Attualità

AUGURI ITALIA DIVISA

di Ivano Tolettini -

ROBERTO CALDEROLI MINISTRO


Calderoli: autonomia occasione storica, basta con i pregiudizi

 

 

Il governo licenzia il disegno di legge di attuazione dell’autonomia differenziata e mantiene fede, per adesso, al cronoprogramma che si è prefissato per dare pienezza al titolo V costituzionale. Al di là delle dichiarazioni retoriche che si rincorrono dall’altra sera sui due fronti per chi è iscritto alle fazioni in lizza – la svolta epocale che non è un danno per il Mezzogiorno e che migliorerà il Paese, secondo Lega e maggioranza di centrodestra; la legge spacca Italia che aumenterà il divario Nord-Sud e romperà l’Unità, secondo l’opposizione di centrosinistra – il dato certo è che adesso si viaggia spediti verso il voto del Parlamento sulla legge.
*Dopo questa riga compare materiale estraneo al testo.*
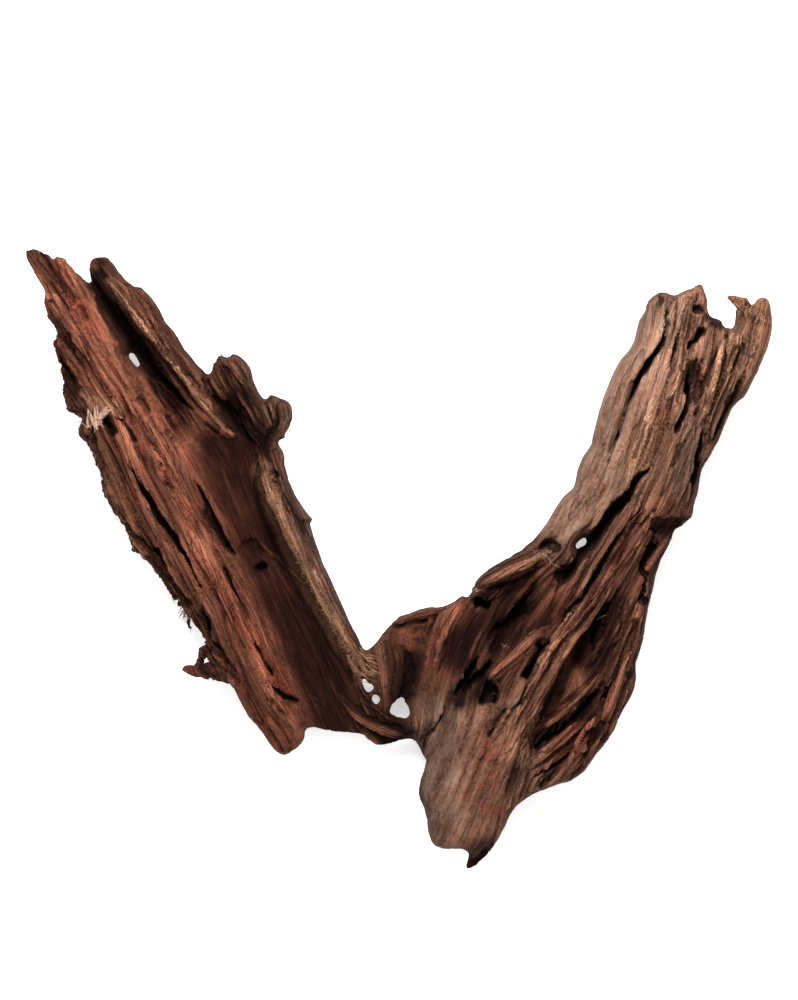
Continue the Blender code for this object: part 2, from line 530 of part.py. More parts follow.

Il ministro Roberto Calderoli incassa un altro sì sostanzioso e adesso si concentra sui prossimi 9-12 mesi che saranno quelli decisivi.
LEP
In questo torno temporale dovranno essere fissate le materie cui saranno applicati i Livelli essenziali delle prestazioni (Lep), di cui sentiamo discutere da tanto tempo e su cui adesso si concentrerà la Cabina di regia di cui fanno parte i 50 esperti nominati dal ministero. Se Luca Zaia, che sull’autonomia ha investito la propria credibilità politica dopo che nel 2017 ha chiamato al referendum il popolo veneto, dice a chiare lettere “adesso avanti tutta con i Lep”, Calderoli sottolinea che vuole continuare a muoversi in “un’ottica di collaborazione con le Regioni”. Certo, anche ieri Nicola Fratoianni di Alleanza Verdi Sinistra commenta che “il governo Meloni e il suo partito passeranno alla storia per aver spaccato l’Italia” e il Pd, con in testa la segretaria Elly Schlein, osserva che l’autonomia è una sorta di menu alla carta che favorirà le regioni più ricche a danno del Sud. Se è vero che il progetto autonomista mira a consentire alle Regioni di assorbire competenze teoriche su 23 materie, altrettanto vero è che ci potranno essere Regioni che preferiranno rimanere centraliste. Nulla vieta loro di continuare come adesso. Chiaro, ed ecco il pragmatismo che dovrà condizionare l’analisi, bisognerà vedere che cosa succederà a regime con questo doppio binario (regionalista e centralista), quando saranno fissati i numeri dei Lep, fabbisogni e costi standard. Roma a quel opunto destinerà a ogni Regione i finanziamenti per far funzionare i servizi. Dopo di che si potrà fare un bilancio se la riforma contribuirà davvero a migliorare davvero il Paese o una parte di esso, come la maggioranza di Giorgia Meloni è convinta oppure se lascerà tutto inalterato. Perché potrebbe accadere anche questo. Se il ministro Calderoli ieri ripeteva, dal suo punto di vista con legittimo orgoglio, che il governo sull’autonomia “è come un treno ad alta velocità”, è altrettanto pacifico che soltanto quando gli apparati burocratici si confronteranno con l’attuazione giornaliera della riforma si comprenderà dove effettivamente andrà a parare il Paese. Fino ad allora la propaganda sui due fronti prevarrà sulle valutazioni obiettive.
CAMERE E TEMPI

Ritornando ai dati concreti, adesso la palla passa alle Camere che dovranno pronunciarsi due volte. La tempistica non è certa dal voto e si comprenderanno molte cose. Innanzitutto il Parlamento dovrà votare la legge Calderoli, quindi dovrà pronunciarsi sulle intese che ogni Regione stipulerà con lo Stato e che dureranno al massimo dieci anni. Rinnovabili. Poiché il ministro ripete deciso che la riforma non comporterà né nuove né maggiori spese per la finanza pubblica, va da sé che il momento decisivo sarà quello in cui saranno fissati i numeri per ogni singola Regione. Quella sarà la vera sfida e si comprenderà se la nostra struttura burocratica – centrale e decentrata – sarà davvero in grado di confrontarsi con il nuovo modello autonomista. Anche perché la possibilità dell’ibrido, Regioni autonomiste o centraliste, rappresenterà un unicum nel panorama internazionale. Una sorta di terza strada amministrativa gestionale che segnerà il Paese. Se positivamente o negativamente dipenderà dal progetto legislativo sfornato, dai dpcm emanati per ogni Lep e dalla capacità che le Regioni avranno di attuare i rispettivi obiettivi. “L’alternativa è rimanere fermi, ma non avvantaggia nessuno”, ripete Zaia.